At the serious end of the market, the fee covers:
Pre-event discovery and customization. At minimum, one call to understand your audience, your industry challenges, and your event goals. Better speakers do multiple calls and may interview your leadership team directly.
Research and content development. A keynote built around your event theme and audience profile is months of thinking compressed into 45 to 60 minutes. That intellectual work has real cost.
Travel, logistics, and production. International events add 20 to 50 percent in direct costs. Virtual productions at the high end include professional studio crews, cinematic settings, and broadcast-quality delivery.
Exclusivity and non-compete. If you are restricting the speaker from addressing competitors or similar events around your date, expect a premium of 10 to 30 percent.
Customization is not an add-on. It is the product. A speaker who gives you the same deck they gave the conference before yours is not worth half of what a fully tailored session costs.
What Drives the Price Up
The Topic Is Hot Right Now
Agentic AI, AI governance, and workforce transformation are the top booking themes of 2026. Speakers who genuinely understand these areas and can translate them for non-technical executive audiences are in high demand. Scarcity drives price.
The Speaker Has Demonstrated Real Results
Named to Forbes lists, ranked on McKinsey reading lists, streaming specials, Fortune 500 client rosters, these signals tell event planners that the investment is defensible. When you can point to third-party validation, the fee becomes easier to justify internally.
The Production Demands Are Higher
If your event has 2,000 attendees in a main theatre, you need a speaker who can hold a room at scale. If your virtual event is being streamed to a global audience, production quality matters enormously. Both scenarios command higher fees.
What You Can Negotiate
Fee transparency goes both ways. Here is what is actually negotiable versus what is not:
Usually negotiable:
Multi-event packages — booking two or three sessions across different audience tiers at the same event can reduce the per-session rate.
Travel cost structures — especially if the speaker is already in your city or region for another engagement.
Book bundles — bulk copies of the speaker's book for attendees can sometimes offset a portion of the fee.
Virtual formats — a virtual keynote in lieu of in-person travel is almost always more cost-efficient.
Usually not negotiable:
Customization quality. A speaker who agrees to reduce their fee by cutting the preparation work is not doing you a favour. You are paying for depth of relevance, and reducing the prep directly reduces the quality of what your audience experiences.
Base fee at established tier. A speaker who has built a market position over years will not dramatically discount it for a single event. Asking them to is a signal that you may be undervaluing what they bring.
How to Evaluate Whether the Investment Makes Sense
The right question is not "can we afford this speaker?" It is "what is the cost of a keynote that does not move this audience?"

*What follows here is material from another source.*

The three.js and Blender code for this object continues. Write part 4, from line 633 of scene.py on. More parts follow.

A leadership conference that ends without a clear shift in how executives think about AI has a real cost in continued inertia, missed decisions, and teams that leave without knowing what to do differently. A great keynote at the right price is not an expense. It is a catalyst.
Here is what I look for when helping organizations think through this:
Does the speaker's track record include audiences like yours? Not audiences in general, yours specifically.

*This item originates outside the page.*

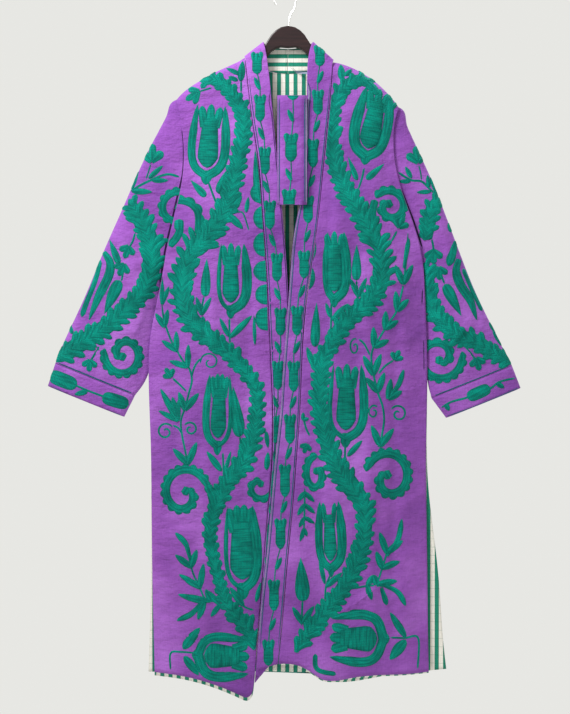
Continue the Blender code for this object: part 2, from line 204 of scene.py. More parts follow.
def make_cotton():
    """Purple plain-woven cotton, with slubs and a soft mottle."""
    look = Look("cotton_purple", (0.30, 0.09, 0.45), 0.86)
    mottle = look.ramp(look.noise(look.place(), 5, 3, 0.6), (0.30, (0.185, 0.050, 0.310)),
                       (0.50, (0.285, 0.083, 0.430)), (0.70, (0.410, 0.145, 0.590)))
    threads = look.maths("ADD", look.noise(look.place(THREADS_ACROSS), 1, 4, 0.6),
                         look.noise(look.place(THREADS_DOWN), 1, 4, 0.6))
    shade = look.ramp(look.maths("MULTIPLY", threads, 0.5), (0.30, (0.72, 0.70, 0.76)), (0.70, WHITE))
    look.set("Base Color", look.times(mottle, shade))
    look.set("Sheen Weight", 0.18)
    look.set("Sheen Roughness", 0.45)
    look.set("Sheen Tint", (0.80, 0.62, 0.95))
    look.set("Specular IOR Level", 0.2)
    crumple = look.bump(look.noise(look.place((26, 26, 44)), 1, 5, 0.55), 0.012, 0.8)
    look.set("Normal", look.weave(0.00012, 0.5, look.bump(threads, 0.0008, 0.7, crumple)))
    return look.material


def make_wool(name, dark, light, shade_and_outline):
    """Chain-stitched wool in rows, from the stitch map: across the row, then along it. The grooves between
    rows are darkened with painted shade, and the rims with a stitched outline and painted shade.
    """
    look = Look(name, light, 0.8)
    where = look.nodes.new("ShaderNodeUVMap")
    where.uv_map = "stitch"
    across, along, _ = look.parts(where.outputs["UV"])
    rows = look.wave("COSINE", across, ROW)
    slant = look.maths("ABSOLUTE", look.maths("SUBTRACT", look.share(across, ROW), 0.5))
    links = look.wave("SINE", look.maths("ADD", along, look.maths("MULTIPLY", slant, 2 * ROW)), CHAIN)
    height = look.maths("ADD", rows, look.maths("MULTIPLY", links, 0.45))
    fuzz = look.noise(look.place(), 900, 3, 0.7)
    streak = look.noise(look.scaled(where.outputs["UV"], (300, 22, 1)), 1, 2, 0.5)
    # The rim mask: stitches darken towards their rims, a stitched outline together with painted shade at the
    # dome's edge
    rim = look.nodes.new("ShaderNodeAttribute")
    rim.attribute_name = "rim"
    rim_outline_and_shade = look.maths("POWER", rim.outputs["Fac"], 6.0, clamp=True)
    patches = look.ramp(look.noise(look.place(), 28, 3, 0.6), (0.3, dark), (0.7, light))
    speckle = look.ramp(fuzz, (0.36, (0.66, 0.70, 0.74)), (0.60, WHITE))
    streaks = look.ramp(streak, (0.38, (0.50, 0.56, 0.60)), (0.55, WHITE))
    # Painted shade: the grooves between the rows darken towards the last, dark colour
    depth = look.maths("MULTIPLY", look.maths("SUBTRACT", 0.55, height), 0.42, clamp=True)
    shaded = look.mix(depth, look.times(look.times(patches, speckle), streaks), shade_and_outline)
    look.set("Base Color", look.mix(look.maths("MULTIPLY", rim_outline_and_shade, 0.9), shaded, shade_and_outline))
    look.set("Sheen Weight", 0.08)
    look.set("Sheen Roughness", 0.5)
    look.set("Sheen Tint", (0.10, 0.90, 0.70))
    look.set("Specular IOR Level", 0.10)
    stitches = look.bump(height, 0.0006, 0.8, look.bump(streak, 0.0016, 0.7))
    look.set("Normal", look.bump(fuzz, 0.0003, 0.5, stitches))
    return look.material


def make_lining(name, axis, cross):
    """Green and off-white yarn-dyed stripes with fine cross threads."""
    look = Look(name, (0.5, 0.6, 0.5), 0.85)
    spot = look.parts(look.place())
    stripes = look.ramp(look.share(spot[axis], STRIPE), (0.00, (0.010, 0.130, 0.085)),
                        (0.05, (0.012, 0.235, 0.150)), (0.44, (0.012, 0.235, 0.150)),
                        (0.48, (0.010, 0.110, 0.075)), (0.51, (0.80, 0.78, 0.70)), (0.98, (0.84, 0.82, 0.75)))
    bars = look.ramp(look.share(spot[cross], STRIPE), (0.00, (0.62, 0.74, 0.70)),
                     (0.04, (0.62, 0.74, 0.70)), (0.07, WHITE), (1.0, WHITE))
    wear = look.ramp(look.noise(look.place(THREADS_DOWN), 1, 4, 0.6), (0.3, (0.82, 0.82, 0.82)), (0.7, WHITE))
    look.set("Base Color", look.times(look.times(stripes, bars), wear))
    look.set("Sheen Weight", 0.1)
    look.set("Specular IOR Level", 0.2)
    crumple = look.bump(look.noise(look.place((30, 30, 30)), 1, 4, 0.5), 0.003, 0.3)
    look.set("Normal", look.weave(0.00015, 0.6, crumple))
    return look.material


def make_wood():
    """Dark walnut stain under satin varnish, its grain along the arms."""
    look = Look("wood_dark", (0.03, 0.014, 0.013), 0.38)
    grain = look.noise(look.place((9, 160, 160)), 1, 6, 0.65)
    look.set("Base Color", look.ramp(grain, (0.30, (0.008, 0.003, 0.004)), (0.55, (0.022, 0.009, 0.010)),
                                     (0.80, (0.048, 0.022, 0.020))))
    look.set("Roughness", look.ramp(grain, (0.3, (0.46, 0.46, 0.46)), (0.7, (0.32, 0.32, 0.32))))
    look.set("Specular IOR Level", 0.25)
    look.set("Coat Weight", 0.12)
    look.set("Coat Roughness", 0.3)
    look.set("Normal", look.bump(grain, 0.0004, 0.4))
    return look.material


def make_steel():
    """Bright drawn wire, with fine marks round it."""
    look = Look("steel_wire", (0.72, 0.72, 0.70), 0.22)
    look.set("Metallic", 1)
    marks = look.noise(look.place((700, 700, 700)), 1, 3, 0.6)
    look.set("Base Color", look.ramp(marks, (0.3, (0.60, 0.60, 0.58)), (0.7, (0.80, 0.80, 0.78))))
    look.set("Roughness", look.ramp(marks, (0.3, (0.30, 0.30, 0.30)), (0.7, (0.18, 0.18, 0.18))))
    return look.material


COTTON = make_cotton()
# The last colour of each wool is its painted shade for the grooves, also used with a stitched outline at the
# rims
GREEN = make_wool("wool_green", (0.0, 0.235, 0.170), (0.0, 0.470, 0.340), (0.0, 0.075, 0.075))
BLUE = make_wool("thread_teal", (0.010, 0.120, 0.190), (0.020, 0.180, 0.260), (0.006, 0.040, 0.090))
# Painted shadow: dark purple stitching for the shade slot, laid along the armholes, in the pocket slits and
# at the left band's free edge
SHADOW = make_wool("thread_shadow", (0.040, 0.012, 0.075), (0.060, 0.020, 0.105), (0.020, 0.006, 0.040))
PALE = make_wool("piping_pale", (0.42, 0.46, 0.56), (0.56, 0.60, 0.70), (0.20, 0.22, 0.34))
LINING = make_lining("lining_striped", 0, 2)
COLLAR = make_lining("lining_collar", 2, 0)
WOOD = make_wood()
STEEL = make_steel()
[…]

Can they articulate what your audience will do differently the week after the event? If they cannot answer that question, the content is probably abstract.
Does their virtual or in-person format match your event's production expectations? Production mismatches kill otherwise strong speakers.
One More Thing Most People Do Not Ask About
Book your keynote speaker 6 to 12 months in advance for major events, especially Q1 kickoffs, spring leadership summits, and fall conferences. The best speakers at this level fill their calendars early, and last-minute bookings either cost more or settle for less.
If you have questions about format, customization, or what a keynote engagement looks like in practice, you can find answers on the FAQ page, or reach out directly to discuss your event.Explore more insights on how innovation and AI are reshaping events and organizations on the blog. Or learn more about Shawn's background and approach before making your booking decision.
Frequently Asked Questions
What is the average cost to book an AI keynote speaker in 2026?
The average fee for an established AI or innovation keynote speaker in 2026 falls between $30,000 and $75,000. Entry-level and emerging speakers range from $2,500 to $10,000, while globally recognized names can exceed $150,000.
Is a virtual keynote cheaper than in-person?
Typically yes, by 30 to 50 percent. However, high-production virtual formats that include professional film crews, cinematic settings, and interactive broadcast experiences are priced closer to in-person rates because the value and preparation are equivalent.
What should be included in a keynote speaker fee?
At the established level, the fee should include pre-event discovery and customization, research and content tailoring to your specific audience, the keynote itself, and supporting materials. Travel may or may not be always clarified upfront.
How far in advance should I book an AI keynote speaker?
Six to twelve months in advance for major events, particularly Q1 kickoffs, spring leadership summits, and fall conferences. The most in-demand speakers fill their calendars early. For urgent requests, some speakers will accommodate shorter lead times when the schedule allows.
Can I negotiate the fee with a keynote speaker?
Some elements are negotiable multi-event packages, travel logistics, virtual versus in-person format, and book bundles. The base fee at an established tier is typically firm. Asking a speaker to reduce preparation time in exchange for a lower fee reduces the quality of what your audience receives.